Tag Archives: health

Support for MM Veganauts

MM

I hope you caught my post titled ‘Twas the Night Before Meatless Monday yesterday. If not, feel free to follow the link before or after I profess my love for M.M. in today’s short post.

Exploring the world of veganism takes guts. Trying to adopt a healthier, more environmentally conscious, and compassionate lifestyle is a noble and sometimes daunting task. Some people rip the bandage off in a quick yank, while others pull gently over time to remove it. For those who need a more gradual entry into a herbivore lifestyle, Meatless Monday is a great place to start.

If you are new to the scene, MM is a weekly celebration of vegetarianism.

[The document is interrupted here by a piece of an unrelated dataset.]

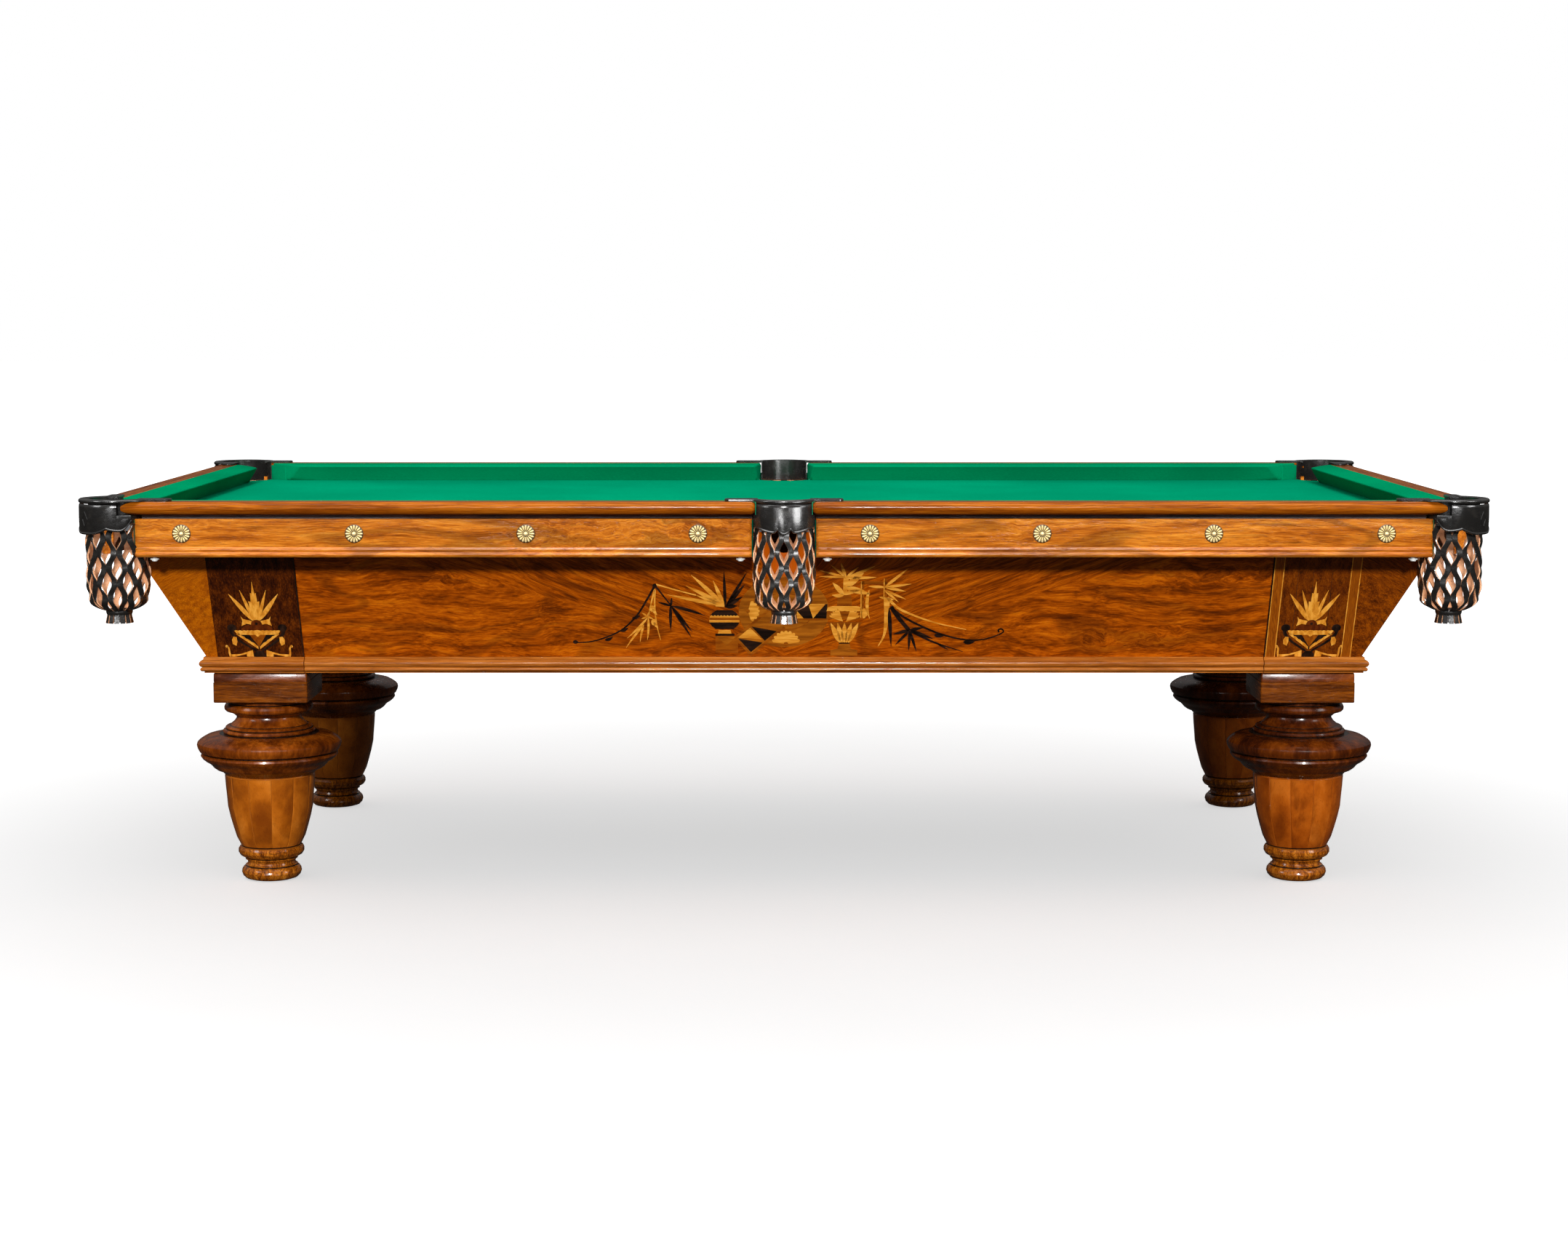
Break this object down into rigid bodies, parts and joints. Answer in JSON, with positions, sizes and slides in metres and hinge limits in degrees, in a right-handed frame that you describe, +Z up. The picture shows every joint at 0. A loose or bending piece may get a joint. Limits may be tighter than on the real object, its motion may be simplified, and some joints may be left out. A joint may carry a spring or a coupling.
{
  "type": "pool table",
  "caption": "Antique pool table with turned legs, flared inlaid cabinet, slate bed under green cloth, bullnosed wooden rails and open leather net pockets.",
  "frame": {"origin": "on the floor, under the middle of the playing field", "axes": "+X along the long sides to the right as seen from the front, +Y from the front long side to the rear one, +Z up"},
  "size_m": [2.7998, 1.53, 0.8133],
  "materials": {
    "panel_wood": "polished figured veneer, golden brown",
    "rosewood": "polished dark rosewood with light and black inlay",
    "moulding_wood": "polished moulded hardwood",
    "rail_wood": "polished bullnosed hardwood",
    "turned_wood": "polished turned hardwood",
    "frame_wood": "plain unfinished softwood",
    "slate": "honed grey slate",
    "bed_cloth": "green woollen billiard cloth, stretched",
    "cushion_cloth": "rubber cushion covered in green billiard cloth",
    "iron_leather": "cast iron covered in stitched black leather",
    "net_leather": "black leather straps with tan cut edges"
  },
  "bodies": {
    "root": {"leg_front_left": "turned_wood", "leg_front_right": "turned_wood", "leg_rear_left": "turned_wood", "leg_rear_right": "turned_wood", "leg_block_front_left": "turned_wood", "leg_block_front_right": "turned_wood", "leg_block_rear_left": "turned_wood", "leg_block_rear_right": "turned_wood", "corner_post_front_left": "rosewood", "corner_post_front_right": "rosewood", "corner_post_rear_left": "rosewood", "corner_post_rear_right": "rosewood", "base_moulding_front_left": "moulding_wood", "base_moulding_front_right": "moulding_wood", "base_moulding_rear_left": "moulding_wood", "base_moulding_rear_right": "moulding_wood", "base_moulding_front": "moulding_wood", "base_moulding_rear": "moulding_wood", "base_moulding_left": "moulding_wood", "base_moulding_right": "moulding_wood", "side_panel_front": "panel_wood", "side_panel_rear": "panel_wood", "end_panel_left": "panel_wood", "end_panel_right": "panel_wood", "cross_beam_left": "frame_wood", "cross_beam_right": "frame_wood", "slate_left": "slate", "slate_middle": "slate", "slate_right": "slate", "bed_cloth": "bed_cloth", "rail_front_left": "rail_wood", "rail_front_right": "rail_wood", "rail_rear_left": "rail_wood", "rail_rear_right": "rail_wood", "rail_left_end": "rail_wood", "rail_right_end": "rail_wood", "cushion_front_left": "cushion_cloth", "cushion_front_right": "cushion_cloth", "cushion_rear_left": "cushion_cloth", "cushion_rear_right": "cushion_cloth", "cushion_left_end": "cushion_cloth", "cushion_right_end": "cushion_cloth", "apron_front_left": "panel_wood", "apron_front_right": "panel_wood", "apron_rear_left": "panel_wood", "apron_rear_right": "panel_wood", "apron_left_end": "panel_wood", "apron_right_end": "panel_wood", "pocket_iron_front_left": "iron_leather", "pocket_iron_front_right": "iron_leather", "pocket_iron_rear_left": "iron_leather", "pocket_iron_rear_right": "iron_leather", "pocket_iron_front_middle": "iron_leather", "pocket_iron_rear_middle": "iron_leather", "pocket_net_front_left": "net_leather", "pocket_net_front_right": "net_leather", "pocket_net_rear_left": "net_leather", "pocket_net_rear_right": "net_leather", "pocket_net_front_middle": "net_leather", "pocket_net_rear_middle": "net_leather"}
  },
  "joints": []
}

While dairy isn’t strictly forbidden, I encourage Veganauts to use the day as a way to try out the easy and delicious vegan diet options.

With each Monday being a celebration of meatless living, each Sunday night is another Meatless Monday Eve. This carries with it all of the fun, family, and fellowship that comes with other “Eve” celebrations, like the New Year’s version, the Christmas version, and the Tax Day version. For this reason, there obviously needs to be a few songs and traditions to help tell the story of this weekly epic holiday. I’m happy to share this classic in the making, ‘Twas the Night Before Meatless Monday.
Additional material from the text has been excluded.